▶ [WHAT NEEDS TO BE DONE] Write out the whole listing, matching it exactly.

▶ [SOURCE DATA]
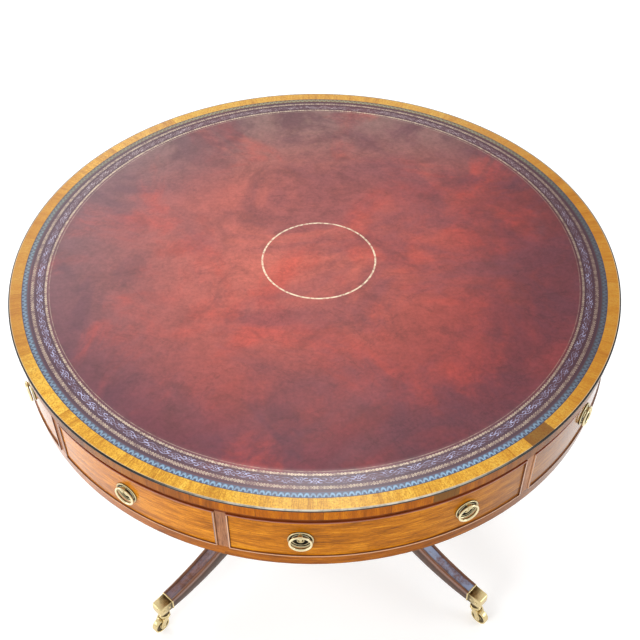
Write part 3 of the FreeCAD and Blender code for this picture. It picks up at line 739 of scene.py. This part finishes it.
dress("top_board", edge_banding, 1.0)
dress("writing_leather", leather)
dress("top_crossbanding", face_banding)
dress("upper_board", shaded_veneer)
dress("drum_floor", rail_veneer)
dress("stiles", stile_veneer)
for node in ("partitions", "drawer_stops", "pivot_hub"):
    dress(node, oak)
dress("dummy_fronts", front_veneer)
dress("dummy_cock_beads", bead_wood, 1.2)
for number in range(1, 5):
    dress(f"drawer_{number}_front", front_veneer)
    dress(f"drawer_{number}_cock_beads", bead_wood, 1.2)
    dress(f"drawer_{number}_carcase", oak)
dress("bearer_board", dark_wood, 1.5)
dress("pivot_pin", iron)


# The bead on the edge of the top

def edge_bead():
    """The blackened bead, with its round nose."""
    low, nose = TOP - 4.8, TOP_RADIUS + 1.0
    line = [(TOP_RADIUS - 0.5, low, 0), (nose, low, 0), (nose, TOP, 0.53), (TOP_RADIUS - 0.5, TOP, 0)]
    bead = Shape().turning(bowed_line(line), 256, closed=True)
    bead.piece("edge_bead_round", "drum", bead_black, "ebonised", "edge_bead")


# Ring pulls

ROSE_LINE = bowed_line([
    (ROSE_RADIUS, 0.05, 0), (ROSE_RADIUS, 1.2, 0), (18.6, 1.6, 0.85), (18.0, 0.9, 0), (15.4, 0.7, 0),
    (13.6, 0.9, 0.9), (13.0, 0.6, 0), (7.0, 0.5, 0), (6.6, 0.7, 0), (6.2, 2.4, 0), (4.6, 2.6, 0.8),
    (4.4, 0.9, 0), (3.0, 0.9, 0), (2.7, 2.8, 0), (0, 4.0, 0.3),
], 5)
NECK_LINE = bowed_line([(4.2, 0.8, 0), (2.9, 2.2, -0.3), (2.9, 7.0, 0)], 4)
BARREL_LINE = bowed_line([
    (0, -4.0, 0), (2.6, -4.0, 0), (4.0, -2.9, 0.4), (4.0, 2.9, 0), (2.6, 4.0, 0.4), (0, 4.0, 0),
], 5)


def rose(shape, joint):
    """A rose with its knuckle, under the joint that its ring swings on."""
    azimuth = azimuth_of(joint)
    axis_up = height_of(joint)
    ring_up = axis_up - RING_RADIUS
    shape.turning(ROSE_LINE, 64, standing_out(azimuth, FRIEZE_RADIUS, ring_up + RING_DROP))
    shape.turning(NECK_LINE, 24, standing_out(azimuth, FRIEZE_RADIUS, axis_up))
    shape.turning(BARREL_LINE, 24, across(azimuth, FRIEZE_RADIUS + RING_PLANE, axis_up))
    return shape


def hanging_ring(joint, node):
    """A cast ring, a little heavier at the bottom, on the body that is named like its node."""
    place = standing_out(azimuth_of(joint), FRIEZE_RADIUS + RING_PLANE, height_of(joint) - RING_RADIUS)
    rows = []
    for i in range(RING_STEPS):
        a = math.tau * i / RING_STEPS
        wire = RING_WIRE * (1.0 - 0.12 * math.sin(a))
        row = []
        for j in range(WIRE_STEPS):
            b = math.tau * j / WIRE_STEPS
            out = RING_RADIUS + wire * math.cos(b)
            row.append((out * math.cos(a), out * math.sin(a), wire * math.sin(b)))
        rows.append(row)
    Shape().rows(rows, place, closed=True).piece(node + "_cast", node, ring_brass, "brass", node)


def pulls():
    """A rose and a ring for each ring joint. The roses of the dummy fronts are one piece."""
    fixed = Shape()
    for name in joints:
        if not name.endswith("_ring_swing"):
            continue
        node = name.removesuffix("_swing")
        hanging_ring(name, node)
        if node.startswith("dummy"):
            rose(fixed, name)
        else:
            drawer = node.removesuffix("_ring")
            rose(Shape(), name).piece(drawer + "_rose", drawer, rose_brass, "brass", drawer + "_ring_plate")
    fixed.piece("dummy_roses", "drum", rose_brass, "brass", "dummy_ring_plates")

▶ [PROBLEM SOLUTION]
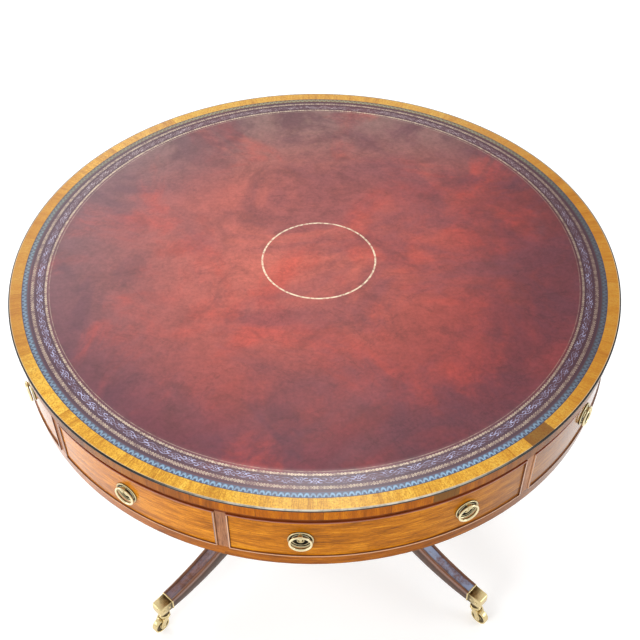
Write part 3 of the FreeCAD and Blender code for this picture. It picks up at line 739 of scene.py. This part finishes it.
dress("top_board", edge_banding, 1.0)
dress("writing_leather", leather)
dress("top_crossbanding", face_banding)
dress("upper_board", shaded_veneer)
dress("drum_floor", rail_veneer)
dress("stiles", stile_veneer)
for node in ("partitions", "drawer_stops", "pivot_hub"):
    dress(node, oak)
dress("dummy_fronts", front_veneer)
dress("dummy_cock_beads", bead_wood, 1.2)
for number in range(1, 5):
    dress(f"drawer_{number}_front", front_veneer)
    dress(f"drawer_{number}_cock_beads", bead_wood, 1.2)
    dress(f"drawer_{number}_carcase", oak)
dress("bearer_board", dark_wood, 1.5)
dress("pivot_pin", iron)


# The bead on the edge of the top

def edge_bead():
    """The blackened bead, with its round nose."""
    low, nose = TOP - 4.8, TOP_RADIUS + 1.0
    line = [(TOP_RADIUS - 0.5, low, 0), (nose, low, 0), (nose, TOP, 0.53), (TOP_RADIUS - 0.5, TOP, 0)]
    bead = Shape().turning(bowed_line(line), 256, closed=True)
    bead.piece("edge_bead_round", "drum", bead_black, "ebonised", "edge_bead")


# Ring pulls

ROSE_LINE = bowed_line([
    (ROSE_RADIUS, 0.05, 0), (ROSE_RADIUS, 1.2, 0), (18.6, 1.6, 0.85), (18.0, 0.9, 0), (15.4, 0.7, 0),
    (13.6, 0.9, 0.9), (13.0, 0.6, 0), (7.0, 0.5, 0), (6.6, 0.7, 0), (6.2, 2.4, 0), (4.6, 2.6, 0.8),
    (4.4, 0.9, 0), (3.0, 0.9, 0), (2.7, 2.8, 0), (0, 4.0, 0.3),
], 5)
NECK_LINE = bowed_line([(4.2, 0.8, 0), (2.9, 2.2, -0.3), (2.9, 7.0, 0)], 4)
BARREL_LINE = bowed_line([
    (0, -4.0, 0), (2.6, -4.0, 0), (4.0, -2.9, 0.4), (4.0, 2.9, 0), (2.6, 4.0, 0.4), (0, 4.0, 0),
], 5)


def rose(shape, joint):
    """A rose with its knuckle, under the joint that its ring swings on."""
    azimuth = azimuth_of(joint)
    axis_up = height_of(joint)
    ring_up = axis_up - RING_RADIUS
    shape.turning(ROSE_LINE, 64, standing_out(azimuth, FRIEZE_RADIUS, ring_up + RING_DROP))
    shape.turning(NECK_LINE, 24, standing_out(azimuth, FRIEZE_RADIUS, axis_up))
    shape.turning(BARREL_LINE, 24, across(azimuth, FRIEZE_RADIUS + RING_PLANE, axis_up))
    return shape


def hanging_ring(joint, node):
    """A cast ring, a little heavier at the bottom, on the body that is named like its node."""
    place = standing_out(azimuth_of(joint), FRIEZE_RADIUS + RING_PLANE, height_of(joint) - RING_RADIUS)
    rows = []
    for i in range(RING_STEPS):
        a = math.tau * i / RING_STEPS
        wire = RING_WIRE * (1.0 - 0.12 * math.sin(a))
        row = []
        for j in range(WIRE_STEPS):
            b = math.tau * j / WIRE_STEPS
            out = RING_RADIUS + wire * math.cos(b)
            row.append((out * math.cos(a), out * math.sin(a), wire * math.sin(b)))
        rows.append(row)
    Shape().rows(rows, place, closed=True).piece(node + "_cast", node, ring_brass, "brass", node)


def pulls():
    """A rose and a ring for each ring joint. The roses of the dummy fronts are one piece."""
    fixed = Shape()
    for name in joints:
        if not name.endswith("_ring_swing"):
            continue
        node = name.removesuffix("_swing")
        hanging_ring(name, node)
        if node.startswith("dummy"):
            rose(fixed, name)
        else:
            drawer = node.removesuffix("_ring")
            rose(Shape(), name).piece(drawer + "_rose", drawer, rose_brass, "brass", drawer + "_ring_plate")
    fixed.piece("dummy_roses", "drum", rose_brass, "brass", "dummy_ring_plates")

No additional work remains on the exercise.